#### [Your objective]
Copy out all of the material exactly.
* Begin *
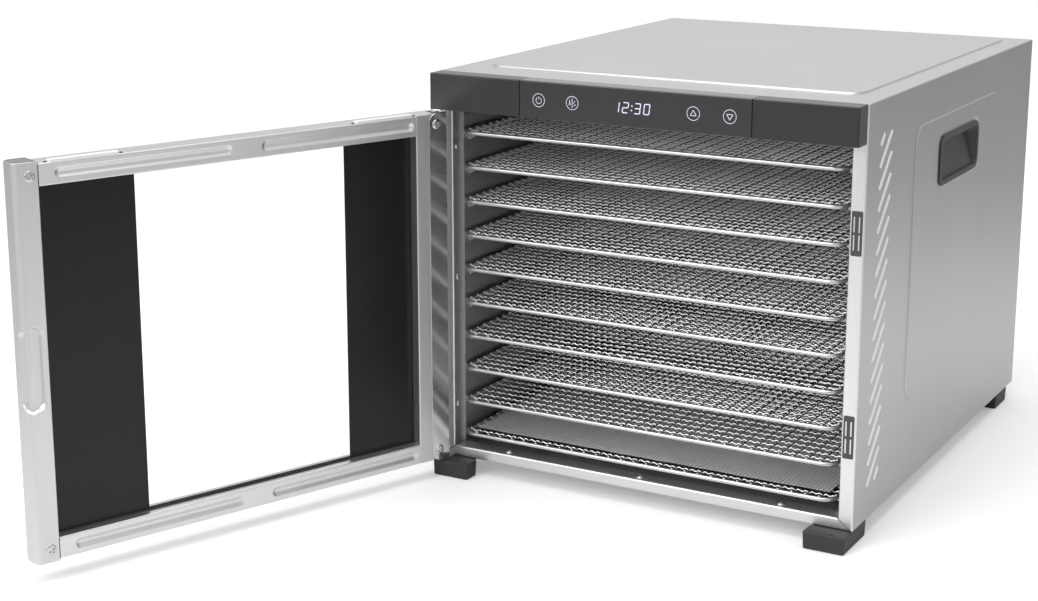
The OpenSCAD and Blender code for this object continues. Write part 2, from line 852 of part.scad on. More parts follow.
// Two steel plates, each with two teeth that reach the face
module pole_pair(grow) {
    for (side = [-1, 1]) {
        x0 = side * pole_gap - pole_t / 2 - grow;
        x1 = side * pole_gap + pole_t / 2 + grow;
        block([x0, pole_y - grow, -pole_h / 2 - grow], [x1, pole_back + grow, pole_h / 2 + grow]);
        for (row = [-1, 1]) {
            z = row * (tooth_gap + tooth_h) / 2;
            block([x0, -catch_proud - grow, z - tooth_h / 2 - grow],
                [x1, pole_y + 1, z + tooth_h / 2 + grow]);
        }
    }
}

module catch_housings() {
    color(rubber_grey) at_catches() difference() {
        union() {
            block([-catch_w / 2, -catch_proud, -catch_h / 2], [catch_w / 2, 0, catch_h / 2]);
            block([-catch_body_w / 2, -catch_proud, -catch_body_h / 2],
                [catch_body_w / 2, catch_depth, catch_body_h / 2]);
        }
        pole_pair(press_gap);
        block([-pole_gap, pole_y, -pole_h / 2 - press_gap],
            [pole_gap, catch_depth + 1, pole_h / 2 + press_gap]);
        block([-pole_gap - pole_t, pole_back - 1, -pole_h / 2 - press_gap],
            [pole_gap + pole_t, catch_depth + 1, pole_h / 2 + press_gap]);
    }
}

module catch_pole_plates() {
    color(bright_steel) at_catches() pole_pair(0);
}

module catch_magnets() {
    half = pole_gap - pole_t / 2 - press_gap;
    color([0.3, 0.3, 0.32]) at_catches() block([-half, pole_y, -pole_h / 2], [half, pole_back, pole_h / 2]);
}

// ---- Hinges

module hinge_tab(z0, z1) {
    along_z(z0, z1) {
        translate([0.5, pin_y]) square([post_w - 0.5, -pin_y]);
        translate([pin_x, pin_y]) circle(knuckle_r);
        translate([pin_x, pin_y - knuckle_r]) square([post_w - pin_x - 2, knuckle_r + 1]);
    }
}

module upper_hinge_bracket() {
    color(bright_steel) {
        hinge_tab(z_fascia - tab_t, z_fascia);
        along_z(door_z1 - pin_l, z_fascia - tab_t + eps) translate([pin_x, pin_y]) circle(pin_r);
    }
}

module lower_hinge_bracket() {
    color(bright_steel) {
        hinge_tab(z_base, z_base + tab_t);
        along_z(z_base + tab_t - eps, door_z0 + pin_l) translate([pin_x, pin_y]) circle(pin_r);
    }
}

module hinge_washers() {
    color("white") for (span = [[z_base + tab_t, door_z0], [door_z1, z_fascia - tab_t]])
        translate([pin_x, pin_y, span[0]]) difference() {
            cylinder(r = knuckle_r, h = span[1] - span[0]);
            translate([0, 0, -1]) cylinder(r = pin_r + shaft_gap, h = span[1] - span[0] + 2);
        }
}

// ---- Feet and fasteners

module foot(y0, y1) {
    difference() {
        along_z(0, z_base) field([0, y0], [foot_w, y1], 2);
        for (y = foot_screw_y) translate([foot_w / 2, y, -1]) {
            cylinder(r = screw_head_r + 1.2, h = foot_h / 2 + 1);
            cylinder(r = screw_r + 0.1, h = foot_h + 2);
        }
    }
}

// A front foot is cut away at its inner back corner
module front_foot() {
    turn_y = front_foot_straight - fascia_d;
    past_x = foot_w + 1;
    past_y = front_foot_back + 1;
    difference() {
        foot(-fascia_d, front_foot_back);
        along_z(-1, z_base + 1)
            polygon([[foot_w, turn_y], [past_x, turn_y], [past_x, past_y],
                [front_foot_tail, past_y], [front_foot_tail, front_foot_back]]);
    }
}

module front_feet() {
    color(rubber_grey) {
        front_foot();
        mirrored_right() front_foot();
    }
}

module rear_feet() {
    color(rubber_grey) {
        foot(rear_foot_y1 - rear_foot_d, rear_foot_y1);
        mirrored_right() foot(rear_foot_y1 - rear_foot_d, rear_foot_y1);
    }
}

module foot_screws() {
    color(bright_steel) at_feet_screws() translate([0, 0, foot_h / 2]) mirror([0, 0, 1])
        screw(foot_h / 2 + sheet + 1.5);
}

module liner_screws() {
    color(bright_steel) {
        at_liner_screws() screw();
        mirrored_right() at_liner_screws() screw();
        at_sill_screws() screw(3);
    }
}

module back_screws() {
    color(bright_steel) {
        at_back_screws() screw();
        at_cover_screws() screw();
    }
}

// ---- Door

module opened() {
    translate([pin_x, pin_y, 0]) rotate([0, 0, -door_open]) translate([-pin_x, -pin_y, 0]) children();
}

// Section of the handle stile in plan: square towards the glass, rounded at the free edge
module handle_section(inset) {
    flat = handle_stile_w - stile_r - inset;
    translate([handle_inner_x + inset, door_out + inset]) square([flat, door_t - 2 * inset]);
    translate([door_x1 - stile_r, door_out + stile_r]) square([stile_r - inset, door_t - 2 * stile_r]);
    for (y = [door_out + stile_r, door_in - stile_r])
        translate([door_x1 - stile_r, y]) circle(stile_r - inset);
}

// Round-ended prism through the free edge's inner corner
module grip_shape(grow) {
    translate([grip_x, grip_y, grip_z]) rotate([0, 0, -grip_turn]) along_y(-grip_w / 2, 0.75 * grip_w)
        field([-grip_w / 2 - grow, -grip_l / 2 - grow], [grip_w / 2 + grow, grip_l / 2 + grow],
            grip_w / 2 + grow - 0.01);
}

module handle_stile() {
    z0 = door_z0 - stile_over;
    z1 = door_z1 + stile_over;
    color(steel) opened() difference() {
        union() {
            difference() {
                along_z(z0, z1) handle_section(0);
                along_z(z0 + frame_wall, z1 - frame_wall) handle_section(frame_wall);
            }
            difference() {
                intersection() {
                    grip_shape(frame_wall);
                    along_z(z0, z1) handle_section(0);
                }
                along_z(z0 - 1, z1 + 1) handle_section(grip_d + frame_wall);
            }
        }
        difference() {
            grip_shape(0);
            along_z(z0 - 1, z1 + 1) handle_section(grip_d);
        }
        block([handle_inner_x - 1, slot_y0, door_z0 + rail_h - glass_seat],
            [handle_inner_x + glass_seat, slot_y1, door_z1 - rail_h + glass_seat]);
        for (z = [door_z0 + door_screw_inset, door_z1 - door_screw_inset])
            translate([handle_screw_x, door_in, z]) rotate([-90, 0, 0]) screw_hole();
    }
}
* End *
#### [Problem solution]
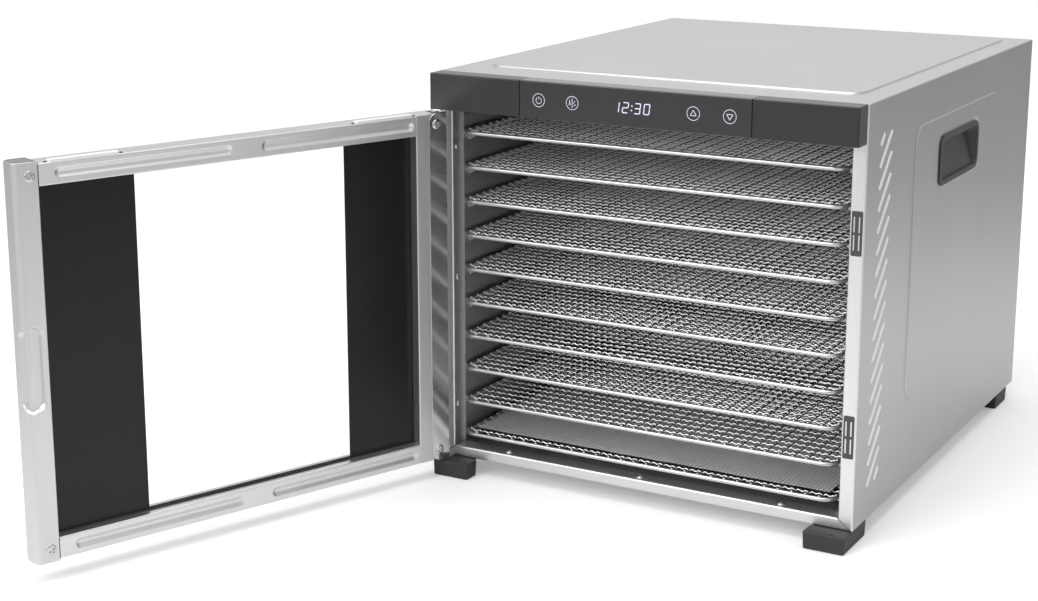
The OpenSCAD and Blender code for this object continues. Write part 2, from line 852 of part.scad on. More parts follow.
// Two steel plates, each with two teeth that reach the face
module pole_pair(grow) {
    for (side = [-1, 1]) {
        x0 = side * pole_gap - pole_t / 2 - grow;
        x1 = side * pole_gap + pole_t / 2 + grow;
        block([x0, pole_y - grow, -pole_h / 2 - grow], [x1, pole_back + grow, pole_h / 2 + grow]);
        for (row = [-1, 1]) {
            z = row * (tooth_gap + tooth_h) / 2;
            block([x0, -catch_proud - grow, z - tooth_h / 2 - grow],
                [x1, pole_y + 1, z + tooth_h / 2 + grow]);
        }
    }
}

module catch_housings() {
    color(rubber_grey) at_catches() difference() {
        union() {
            block([-catch_w / 2, -catch_proud, -catch_h / 2], [catch_w / 2, 0, catch_h / 2]);
            block([-catch_body_w / 2, -catch_proud, -catch_body_h / 2],
                [catch_body_w / 2, catch_depth, catch_body_h / 2]);
        }
        pole_pair(press_gap);
        block([-pole_gap, pole_y, -pole_h / 2 - press_gap],
            [pole_gap, catch_depth + 1, pole_h / 2 + press_gap]);
        block([-pole_gap - pole_t, pole_back - 1, -pole_h / 2 - press_gap],
            [pole_gap + pole_t, catch_depth + 1, pole_h / 2 + press_gap]);
    }
}

module catch_pole_plates() {
    color(bright_steel) at_catches() pole_pair(0);
}

module catch_magnets() {
    half = pole_gap - pole_t / 2 - press_gap;
    color([0.3, 0.3, 0.32]) at_catches() block([-half, pole_y, -pole_h / 2], [half, pole_back, pole_h / 2]);
}

// ---- Hinges

module hinge_tab(z0, z1) {
    along_z(z0, z1) {
        translate([0.5, pin_y]) square([post_w - 0.5, -pin_y]);
        translate([pin_x, pin_y]) circle(knuckle_r);
        translate([pin_x, pin_y - knuckle_r]) square([post_w - pin_x - 2, knuckle_r + 1]);
    }
}

module upper_hinge_bracket() {
    color(bright_steel) {
        hinge_tab(z_fascia - tab_t, z_fascia);
        along_z(door_z1 - pin_l, z_fascia - tab_t + eps) translate([pin_x, pin_y]) circle(pin_r);
    }
}

module lower_hinge_bracket() {
    color(bright_steel) {
        hinge_tab(z_base, z_base + tab_t);
        along_z(z_base + tab_t - eps, door_z0 + pin_l) translate([pin_x, pin_y]) circle(pin_r);
    }
}

module hinge_washers() {
    color("white") for (span = [[z_base + tab_t, door_z0], [door_z1, z_fascia - tab_t]])
        translate([pin_x, pin_y, span[0]]) difference() {
            cylinder(r = knuckle_r, h = span[1] - span[0]);
            translate([0, 0, -1]) cylinder(r = pin_r + shaft_gap, h = span[1] - span[0] + 2);
        }
}

// ---- Feet and fasteners

module foot(y0, y1) {
    difference() {
        along_z(0, z_base) field([0, y0], [foot_w, y1], 2);
        for (y = foot_screw_y) translate([foot_w / 2, y, -1]) {
            cylinder(r = screw_head_r + 1.2, h = foot_h / 2 + 1);
            cylinder(r = screw_r + 0.1, h = foot_h + 2);
        }
    }
}

// A front foot is cut away at its inner back corner
module front_foot() {
    turn_y = front_foot_straight - fascia_d;
    past_x = foot_w + 1;
    past_y = front_foot_back + 1;
    difference() {
        foot(-fascia_d, front_foot_back);
        along_z(-1, z_base + 1)
            polygon([[foot_w, turn_y], [past_x, turn_y], [past_x, past_y],
                [front_foot_tail, past_y], [front_foot_tail, front_foot_back]]);
    }
}

module front_feet() {
    color(rubber_grey) {
        front_foot();
        mirrored_right() front_foot();
    }
}

module rear_feet() {
    color(rubber_grey) {
        foot(rear_foot_y1 - rear_foot_d, rear_foot_y1);
        mirrored_right() foot(rear_foot_y1 - rear_foot_d, rear_foot_y1);
    }
}

module foot_screws() {
    color(bright_steel) at_feet_screws() translate([0, 0, foot_h / 2]) mirror([0, 0, 1])
        screw(foot_h / 2 + sheet + 1.5);
}

module liner_screws() {
    color(bright_steel) {
        at_liner_screws() screw();
        mirrored_right() at_liner_screws() screw();
        at_sill_screws() screw(3);
    }
}

module back_screws() {
    color(bright_steel) {
        at_back_screws() screw();
        at_cover_screws() screw();
    }
}

// ---- Door

module opened() {
    translate([pin_x, pin_y, 0]) rotate([0, 0, -door_open]) translate([-pin_x, -pin_y, 0]) children();
}

// Section of the handle stile in plan: square towards the glass, rounded at the free edge
module handle_section(inset) {
    flat = handle_stile_w - stile_r - inset;
    translate([handle_inner_x + inset, door_out + inset]) square([flat, door_t - 2 * inset]);
    translate([door_x1 - stile_r, door_out + stile_r]) square([stile_r - inset, door_t - 2 * stile_r]);
    for (y = [door_out + stile_r, door_in - stile_r])
        translate([door_x1 - stile_r, y]) circle(stile_r - inset);
}

// Round-ended prism through the free edge's inner corner
module grip_shape(grow) {
    translate([grip_x, grip_y, grip_z]) rotate([0, 0, -grip_turn]) along_y(-grip_w / 2, 0.75 * grip_w)
        field([-grip_w / 2 - grow, -grip_l / 2 - grow], [grip_w / 2 + grow, grip_l / 2 + grow],
            grip_w / 2 + grow - 0.01);
}

module handle_stile() {
    z0 = door_z0 - stile_over;
    z1 = door_z1 + stile_over;
    color(steel) opened() difference() {
        union() {
            difference() {
                along_z(z0, z1) handle_section(0);
                along_z(z0 + frame_wall, z1 - frame_wall) handle_section(frame_wall);
            }
            difference() {
                intersection() {
                    grip_shape(frame_wall);
                    along_z(z0, z1) handle_section(0);
                }
                along_z(z0 - 1, z1 + 1) handle_section(grip_d + frame_wall);
            }
        }
        difference() {
            grip_shape(0);
            along_z(z0 - 1, z1 + 1) handle_section(grip_d);
        }
        block([handle_inner_x - 1, slot_y0, door_z0 + rail_h - glass_seat],
            [handle_inner_x + glass_seat, slot_y1, door_z1 - rail_h + glass_seat]);
        for (z = [door_z0 + door_screw_inset, door_z1 - door_screw_inset])
            translate([handle_screw_x, door_in, z]) rotate([-90, 0, 0]) screw_hole();
    }
}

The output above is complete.